Yes, the barbarians were at the gate.

The law requires the city attorney to review such petitions as to their form and legality — or, should that individual feel conflicted, assign outside legal counsel to perform that service for the petitioners. The city attorney refused to do either.

When the sponsors turned in more than enough signatures from their fellow citizens, the city attorney — without any authorization from the council — filed suit on behalf of Boulder City to block the people from voting on three of the four issues. Shockingly, City Attorney Dave Olsen mustered the restraint not to sue to block the measure concerning his own job.

But what seems most bass-ackwards about the lawsuit — aside from the obvious lack of respect for the people and the basic notion of democracy — is exactly who the city attorney slapped with the suit. Not the city clerk, nor the registrar of voters, or someone who in their official position would be responsible for conducting the election. The city attorney sued the individuals who petitioned to put these proposals on the ballot — personally.

Later, the city council took up the issue, voting 3-2 not to challenge the term limits measure or the issue of requiring voter approval for acquiring debt of a million dollars or more. On suing to block the measure limiting the city to one publicly-owned golf course, the council was split, 2-2. City Attorney Olsen took that indecision as an engraved invitation to continue the suit.

City Councilwoman Linda Strickland and her husband and law partner, Tracy, are defending the individual sponsors of the petition. Linda Strickland has also been a solid voice and vote on the council against the sue-the-people-to-block-their-vote mentality. She and her husband and their democracy-deploying defendants prevailed in court, permitting Boulder County voters a chance to cast ballots on all four of the initiative measures this past November.

But Strickland’s motion to dismiss the city’s lawsuit against her clients under Nevada’s anti-SLAPP (Strategic Lawsuit Against Public Participation) law was denied and appealed and now that issue remains in front of Nevada’s highest court.

Last November, Boulder City voters said yes to changing the city attorney from an appointed to an elected position and to requiring voter approval of any debt obligation of $1 million dollars or more and to the a 12-year term-limit on appointments to city boards, but defeated the idea of limiting the city to just one golf course.

Golf prevails!

The end of the story? Not on your life.

Just as with previous initiatives passed by city voters, the council voted to have City Attorney Olsen sue the people who proposed the debt limit and term limits measures to overturn them. (A second affirmative vote in 2012 is required for the provision making the city attorney an elected position to be added to the charter. After another vote, a lawsuit may follow.) So far, city taxpayers have been forced to pay upwards of $70,000 in legal fees for their public servants' attempt to overturn their vote.

In defending the petition sponsors, the Stricklands again asked the court to dismiss the suit under Nevada’s anti-SLAPP law. Last week, a judge in one of the cases allowed the city’s lawsuit to continue citing a “loophole” in that law, even though he admitted that “some of the things the city has done are very troubling” and that he was “extremely concerned about a chilling effect.”

A judge in the other lawsuit has pledged to issue a ruling soon.
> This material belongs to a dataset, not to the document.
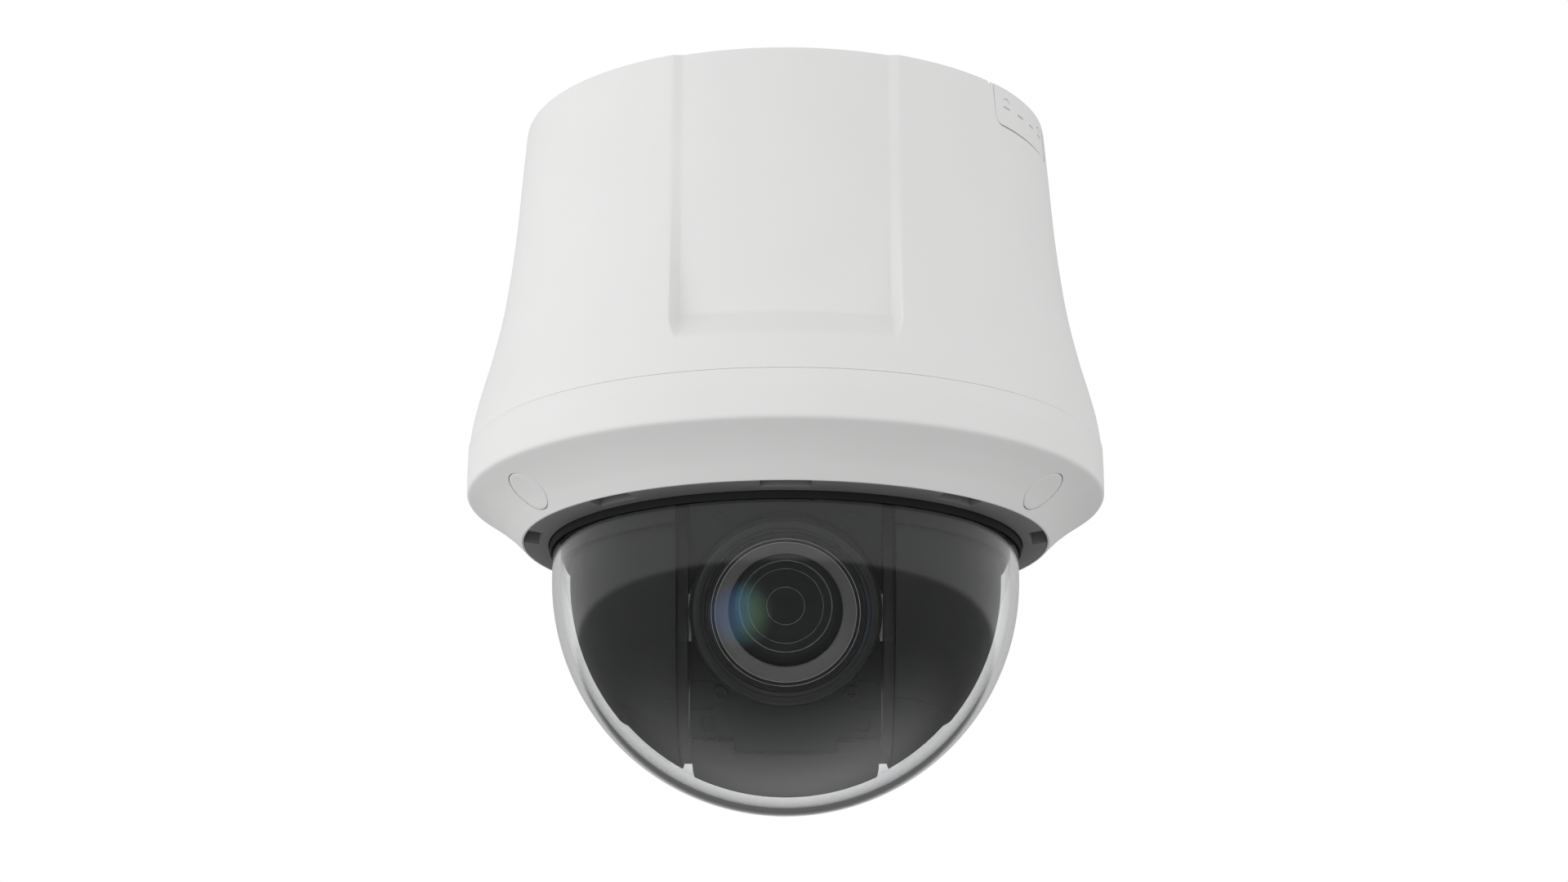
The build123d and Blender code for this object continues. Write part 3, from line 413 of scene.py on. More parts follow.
# Outlines are (radius, height) points in millimetres; the ceiling face is at height 0.
BOX_TOP_R, BOX_WALL, BOX_FOOT_Z = 68.6, 2.4, -86.72
BOX_SIDE = [
    (BOX_TOP_R, 0.0), (69.8, -15.0), (71.0, -30.0), (72.8, -45.0), (74.5, -55.0), (76.8, -65.0),
    (79.0, -73.0), (80.7, -80.0), (81.7, -86.7),
]
LEDGE_IN, LEDGE_OUT, LEDGE_TOP, LEDGE_LOW = 60.2, 66.2, -3.02, -6.2  # carries the ceiling plate
ENTRY_ANGLE = 64.0  # of the side cable way, from the front
CAP_ANGLES, CAP_OUT, CAP_Z, CAP_LEAN, CAP_R = (60, 180, 300), 73.1, -104.9, 39.0, 5.88
POCKET_COUNT, POCKET_IN, POCKET_OUT = 9, 63.3, 69.0
POCKET_HALF = 5.4  # half of a pocket's width, in degrees
UNDERSIDE = [(81.2, -99.3), (76.6, -102.4), (72.2, -105.9), (69.4, -108.6), (67.6, -110.4)]


def reading(curve, x, key=1, value=0):
    """The curve's value coordinate where its key coordinate is x, with key falling or rising."""
    for a, b in zip(curve, curve[1:]):
        low, high = sorted((a[key], b[key]))
        if low <= x <= high and high > low:
            t = (x - a[key]) / (b[key] - a[key])
            return a[value] + (b[value] - a[value]) * t
    return curve[0][value] if abs(x - curve[0][key]) < abs(x - curve[-1][key]) else curve[-1][value]


BOX_CURVE = curve_through(BOX_SIDE)
UNDER_CURVE = curve_through(UNDERSIDE)


def soft_max(a, b, k):
    """The larger of two values, with the step between them rounded over a width k."""
    h = max(k - abs(a - b), 0.0) / k
    return max(a, b) + h * h * k / 4


def soft_min(a, b, k):
    """The smaller of two values, rounded in the same way."""
    return -soft_max(-a, -b, k)


PANEL_IN, PANEL_OUT = 25.4, 27.9  # half widths of the front panel at its floor and at the skin
PANEL_TOP_R, PANEL_FOOT_R, PANEL_FOOT_Z = 67.4, 73.6, -70.2  # its floor at the top and at the foot
FOOT_SLOPE = 0.892  # how far the foot comes out for each millimetre down
FOOT_SOFTNESS = 2.0  # how much rounder the edges are at the foot than up the sides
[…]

But whatever that outcome, this issue is soon to be decided by the Nevada Supreme Court. At stake is whether there exists, in practical terms, any right to initiative — any way to establish a check on elected officials and any grassroots method to reform government.

Boulder City is not alone in exhibiting woefully anti-democratic behavior. Such grassroots suppression is happening with increasing frequency — and burgeoning ingenuity — all across the country. Two proponents of a ballot measure that failed at the polls in Colorado last November are now being sued (facing escalating, crushing legal fees) for ridiculous allegations of fraud in a long-completed petition drive. Moreover, the preposterous charges aren’t for their actions, but for the actions of others over whom they had no control.

The ultimate result of such litigation brought against citizen activists, if unchecked? Inactive citizens. A quiet populace unwilling to risk engagement in the political process, and thus unable to hold government accountable.

Just what the folks enacting these laws and suing the people for whom they allegedly work want to happen: For us to shut up and pay our taxes.